The CQP Senior Notes are jointly and severally guaranteed by each of our subsidiaries other than SPL and, subject to certain conditions governing its guarantee, Sabine Pass LP (each a “Guarantor” and collectively, the “CQP Guarantors”). The CQP Senior Notes are our senior obligations, ranking equally in right of payment with our other existing and future unsubordinated debt and senior to any of its future subordinated debt. In the event that the aggregate amount of our secured indebtedness and the secured indebtedness of the CQP Guarantors (other than the CQP Senior Notes or any other series of notes issued under the CQP Base Indenture) outstanding at any one time exceeds the greater of (1) $1.5 billion and (2) 10% of net tangible assets, the CQP Senior Notes will be secured to the same extent as such obligations under the 2019 CQP Credit
Facilities. The obligations under the 2019 CQP Credit Facilities are unconditionally guaranteed and secured by a first-priority lien (subject to permitted encumbrances) on substantially all of our existing and future tangible and intangible assets and rights and the CQP Guarantors and equity interests in the CQP Guarantors (except, in each case, for certain excluded properties set forth in the 2019 CQP Credit Facilities). The liens securing the CQP Senior Notes, if applicable, will be shared equally and ratably (subject to permitted liens) with the holders of other senior secured obligations, which include the 2019 CQP Credit Facilities obligations and any future additional senior secured debt obligations. We may, at any time, redeem all or part of the CQP Senior Notes at specified prices set forth in the respective indentures governing the CQP Senior Notes, plus accrued and unpaid interest, if any, to the date of redemption.
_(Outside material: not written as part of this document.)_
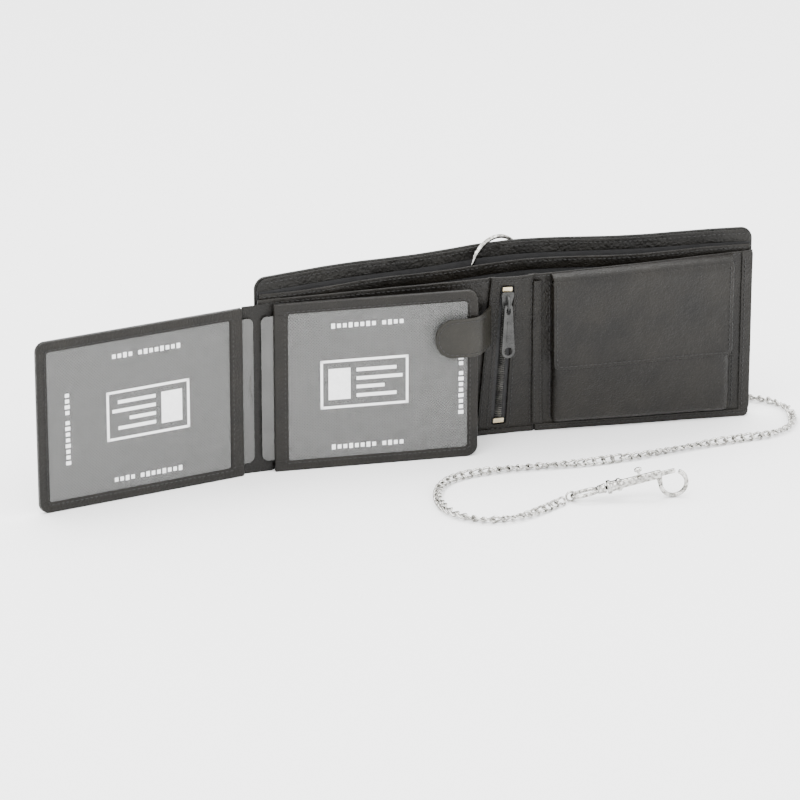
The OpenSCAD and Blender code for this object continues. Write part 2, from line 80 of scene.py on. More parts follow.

Below is a schedule of future principal payments that we are obligated to make, based on current construction schedules, on our outstanding debt at December 31, 2021 (in millions):
Years Ending December 31, Principal Payments
2022 $ — 
2023 1,500
2024 2,000
2025 2,037
2026 1,579
Thereafter 10,216
Total $ 17,332 

Credit Facilities

Below is a summary of our credit facilities outstanding as of December 31, 2021 (in millions):
2020 SPL Working Capital Facility (1)
2019 CQP Credit Facilities (2)
Original facility size $ 1,200  $ 1,500 
Less:
Outstanding balance —  — 
Commitments prepaid or terminated —  750 
Letters of credit issued 395  — 
Available commitment $ 805  $ 750 
Priority ranking Senior secured Senior secured
Interest rate on available balance
LIBOR plus 1.125% - 1.750% or base rate plus 0.125% - 0.750%
LIBOR plus 1.25% - 2.125% or base rate plus 0.25% - 1.125%
Weighted average interest rate of outstanding balance n/a n/a
Commitment fees on undrawn balance 0.20% 0.49%
Maturity date March 19, 2025 May 29, 2024
(1)The obligations of SPL under the 2020 SPL Working Capital Facility are secured by substantially all of the assets of SPL as well as a pledge of all of the membership interests in SPL and certain future subsidiaries of SPL on a pari passu basis by a first priority lien with the SPL Senior Secured Notes.
(2)The rights and privileges of the 2019 CQP Credit Facilities are discussed above in CQP Senior Notes.

Restrictive Debt Covenants

The indentures governing our senior notes and other agreements underlying our debt contain customary terms and events of default and certain covenants that, among other things, may limit us and our restricted subsidiaries’ ability to make certain investments or pay dividends or distributions. We and SPL are restricted from making distributions under agreements governing our and SPL’s indebtedness generally until, among other requirements, deposits are made into any required debt service reserve accounts and a historical debt service coverage ratio and projected debt service coverage ratio of at least 1.25:1.00 is satisfied. At December 31, 2021, our restricted net assets of consolidated subsidiaries were approximately $1.6 billion.
As of December 31, 2021, we and SPL were in compliance with all covenants related to our respective debt agreements.

Interest Expense

Total interest expense, net of capitalized interest consisted of the following (in millions):
Year Ended December 31,
2021 2020 2019
Total interest cost $ 963  $ 1,005  $ 972 
Capitalized interest (132) (96) (87)
Total interest expense, net of capitalized interest $ 831  $ 909  $ 885 

Fair Value Disclosures

The following table shows the carrying amount and estimated fair value of our debt (in millions):
December 31, 2021 December 31, 2020
  Carrying
Amount
Estimated
Fair Value
Carrying
Amount
Estimated
Fair Value
Senior notes — Level 2 (1) $ 16,050  $ 17,496  $ 16,950  $ 19,113 
Senior notes — Level 3 (2) 1,282  1,466  800  1,036 
Credit facilities — Level 3 (3) —  —  —  — 
(1)The Level 2 estimated fair value was based on quotes obtained from broker-dealers or market makers of these senior notes and other similar instruments.
(2)The Level 3 estimated fair value was calculated based on inputs that are observable in the market or that could be derived from, or corroborated with, observable market data, including interest rates based on debt issued by parties with comparable credit ratings to us and inputs that are not observable in the market.
(3)The Level 3 estimated fair value approximates the principal amount because the interest rates are variable and reflective of market rates and the debt may be repaid, in full or in part, at any time without penalty.